My personal experience also tells there is a difference. The ways in which people talk are different.

Yes, there are differences depending on disciplines. In Japanese academia people read their draft papers at presentations. This is seldom the case outside Japan where it will be complete presentations. Japanese are not yet used to this style. Doing presentation without the draft paper for the Japanese as non-native speakers of English would lead to a drop in presentation quality. Asians are similar in this regard to the Japanese. In some cases, young scholars from Japan, China and so on study hard in the U.S. They have a high command of English and are very good at presentation, but sometimes their presentations actually lack content. It depends on how we look at it and how to change it. This is rather difficult. We can’t change the situation simply by establishing study-abroad programs. The issue of difference is also reflected in international conferences which we organize once every a few years. We send out invitations worldwide but people will come only when we provide travel expenses and accommodation. In the case of us going outside, however, this seldom happens. At best we get conference registration fee waived.

There is such a gap.

This is a gap, invisible gap. The question is how to fill the gap.
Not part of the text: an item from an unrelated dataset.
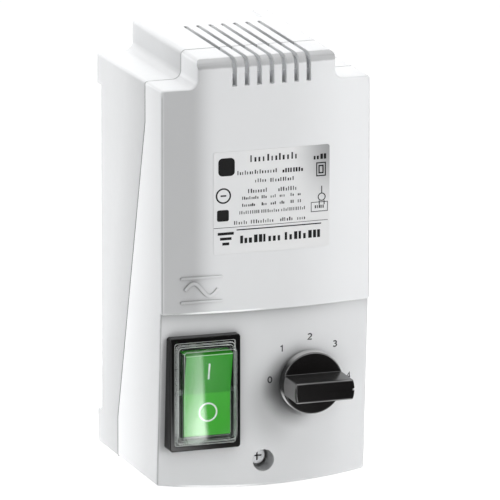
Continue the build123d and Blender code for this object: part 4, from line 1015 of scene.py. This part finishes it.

Maybe we need to build up an Asian community or framework that includes Japan?

That’s right. China is working hard now. I think Asia need to accumulate sufficient power and achievement so that we can convene conferences with a confidence like “we are organizing a conference. You can come if you are interested.” But we don’t know how long this will take.

That is certainly the case. As time is running out, I would like to close today’s interview. Prof. Sato, thank you very much.